▶ **Description of the task**: What is needed is an exact copy of the lines from the one containing "of the bore axis" to the one containing "bpy.context.scene.collection.objects.link(empty)", both lines included, and no other lines.

▶ **Recorded data**:

****

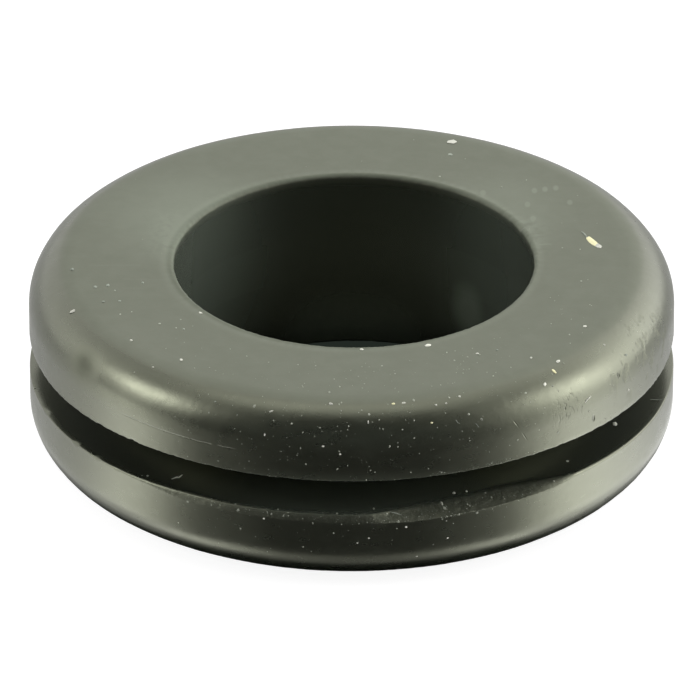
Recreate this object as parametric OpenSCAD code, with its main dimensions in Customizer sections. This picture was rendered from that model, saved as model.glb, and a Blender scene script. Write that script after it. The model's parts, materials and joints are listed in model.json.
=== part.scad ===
// Rubber panel grommet.
// A ring moulded in one piece: two flanges with rounded rims, joined by a narrower hub.
// The panel sits in the groove between the flanges, its hole edge against the hub,
// and the cable passes through the bore.
// The origin is the centre of the bottom face, on the bore axis. Z runs along the bore.

/* [Panel] */
// Diameter of the panel hole that the hub fills
panel_hole_d = 19; // [17.5:0.5:22.5]
// Thickness of the panel that the groove holds, and so the groove's width
panel_t = 1.5; // [0.8:0.1:4]

/* [Cable] */
// Diameter of the bore that the cable passes through
bore_d = 14; // [6:0.5:16.5]

/* [Flanges] */
// Outside diameter of both flanges
flange_d = 25; // [23.5:0.5:40]
// Thickness of the bottom flange, from its face to the groove
bottom_flange_t = 3.15; // [1.8:0.05:5]
// Thickness of the top flange, from the groove to its face
top_flange_t = 2.85; // [1.8:0.05:5]

/* [Edges] */
// Radius of the rounded rim of each flange
rim_r = 1.8; // [0.4:0.1:3]
// Radius that breaks the sharp edge at each mouth of the bore
mouth_r = 0.15; // [0.05:0.05:0.5]
// Radius in the two inner corners of the groove
root_r = 0.25; // [0.05:0.05:0.4]

/* [Hidden] */

$fn = 180;

// Radii of the surfaces about the bore axis
bore_r = bore_d / 2;
hub_r = panel_hole_d / 2;
flange_r = flange_d / 2;

// Heights, from the bottom face up
groove_bottom = bottom_flange_t;
groove_top = groove_bottom + panel_t;
overall_h = groove_top + top_flange_t;

// The rounding of a groove corner stops at the groove's middle
root_fit_r = min(root_r, panel_t / 2);

// How far a cutting shape runs past the surface that it cuts
past = 1;

rubber = [0.13, 0.13, 0.12];

// What a rounding of radius r takes off a square corner.
// The corner is at the origin and the solid lies towards +X and +Y.
module corner_cut(r) {
    difference() {
        translate([-past, -past]) square(r + past);
        translate([r, r]) circle(r = r);
    }
}

// The two roundings of a flange's face, which lies on the X axis: its rim and its bore's mouth.
// The rim's rounding stops at the groove, or at the mouth's own rounding.
module face_cuts(flange_t) {
    rim_fit_r = min(rim_r, flange_t, flange_r - bore_r - mouth_r);
    translate([flange_r, 0]) mirror([1, 0]) corner_cut(rim_fit_r);
    translate([bore_r, 0]) corner_cut(mouth_r);
}

// Section of the groove, open towards the outside, with rounded inner corners
module groove_section() {
    difference() {
        translate([hub_r, groove_bottom]) square([flange_r - hub_r + past, panel_t]);
        translate([hub_r, groove_bottom]) corner_cut(root_fit_r);
        translate([hub_r, groove_top]) mirror([0, 1]) corner_cut(root_fit_r);
    }
}

// Half section of the whole ring, in the plane of the bore axis
module ring_section() {
    difference() {
        translate([bore_r, 0]) square([flange_r - bore_r, overall_h]);
        face_cuts(bottom_flange_t);
        translate([0, overall_h]) mirror([0, 1]) face_cuts(top_flange_t);
        groove_section();
    }
}

// The grommet, moulded as one piece of rubber
module grommet() {
    color(rubber) rotate_extrude() ring_section();
}

grommet();
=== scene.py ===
"""Looks for a moulded rubber panel grommet: the ring, the dust and lint on it, and a small studio around it.

Angles are measured about the bore axis, in degrees: 0 faces the front, +90 the right and -90 the left.
Lengths in the settings are metres, and the ring's section is worked out in millimetres.
"""

import json
import math
import random

import bmesh
import bpy
from bpy.props import FloatProperty, FloatVectorProperty, IntProperty, PointerProperty
from bpy.types import Operator, Panel, PropertyGroup
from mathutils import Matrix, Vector, noise
from mathutils.bvhtree import BVHTree


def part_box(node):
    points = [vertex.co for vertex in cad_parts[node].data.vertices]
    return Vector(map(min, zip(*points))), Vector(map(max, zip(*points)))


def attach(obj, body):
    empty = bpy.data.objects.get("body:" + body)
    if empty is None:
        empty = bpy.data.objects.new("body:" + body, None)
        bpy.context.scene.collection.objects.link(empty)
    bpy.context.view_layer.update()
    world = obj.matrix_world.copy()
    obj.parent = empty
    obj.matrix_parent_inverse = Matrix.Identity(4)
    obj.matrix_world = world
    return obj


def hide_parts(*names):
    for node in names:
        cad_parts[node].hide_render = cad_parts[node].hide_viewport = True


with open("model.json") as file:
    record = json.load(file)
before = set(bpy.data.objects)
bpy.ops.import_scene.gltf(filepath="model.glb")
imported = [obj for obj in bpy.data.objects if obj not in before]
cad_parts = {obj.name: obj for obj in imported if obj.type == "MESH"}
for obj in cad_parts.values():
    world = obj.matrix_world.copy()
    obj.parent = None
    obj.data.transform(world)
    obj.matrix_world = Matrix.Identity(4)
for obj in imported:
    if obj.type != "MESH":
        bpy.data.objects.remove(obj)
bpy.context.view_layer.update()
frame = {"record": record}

bl_info = {
    "name": "Rubber Grommet",
    "version": (1, 0, 0),
    "blender": (4, 5, 0),
    "location": "View3D > Sidebar > Grommet",
    "description": "Builds a moulded rubber panel grommet with its dust, lint and studio",
    "category": "Object",
}

MM = 0.001
NODE = "grommet"
BODY = "root"
RING = "rubber_ring"
SPECKS = "dust_specks"
LINT = "lint"

low_corner, high_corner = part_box(NODE)
MOUNTS = {mount["name"]: mount for mount in frame["record"]["mounts"]}

# The construction, in millimetres
FLANGE_R = (high_corner.x - low_corner.x) / 2 / MM
HEIGHT = high_corner.z / MM
BORE_R = MOUNTS["bore"]["dims"]["r_mm"]
HUB_R = MOUNTS["panel_groove"]["dims"]["r_mm"]
GROOVE_W = MOUNTS["panel_groove"]["dims"]["length_mm"]
GROOVE_LOW = MOUNTS["panel_groove"]["pos_m"][2] / MM - GROOVE_W / 2
GROOVE_TOP = GROOVE_LOW + GROOVE_W
HAIR = 0.002  # how far inside the moulded size dust and lint stay


# ---------------------------------------------------------------- settings


def length_setting(name, description, millimetres, **more):
    """A setting that is a length."""
    return FloatProperty(name=name, description=description, default=millimetres * MM, unit="LENGTH", **more)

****

▶ **Answer to the problem**:
// Half section of the whole ring, in the plane of the bore axis
module ring_section() {
    difference() {
        translate([bore_r, 0]) square([flange_r - bore_r, overall_h]);
        face_cuts(bottom_flange_t);
        translate([0, overall_h]) mirror([0, 1]) face_cuts(top_flange_t);
        groove_section();
    }
}

// The grommet, moulded as one piece of rubber
module grommet() {
    color(rubber) rotate_extrude() ring_section();
}

grommet();
=== scene.py ===
"""Looks for a moulded rubber panel grommet: the ring, the dust and lint on it, and a small studio around it.

Angles are measured about the bore axis, in degrees: 0 faces the front, +90 the right and -90 the left.
Lengths in the settings are metres, and the ring's section is worked out in millimetres.
"""

import json
import math
import random

import bmesh
import bpy
from bpy.props import FloatProperty, FloatVectorProperty, IntProperty, PointerProperty
from bpy.types import Operator, Panel, PropertyGroup
from mathutils import Matrix, Vector, noise
from mathutils.bvhtree import BVHTree


def part_box(node):
    points = [vertex.co for vertex in cad_parts[node].data.vertices]
    return Vector(map(min, zip(*points))), Vector(map(max, zip(*points)))


def attach(obj, body):
    empty = bpy.data.objects.get("body:" + body)
    if empty is None:
        empty = bpy.data.objects.new("body:" + body, None)
        bpy.context.scene.collection.objects.link(empty)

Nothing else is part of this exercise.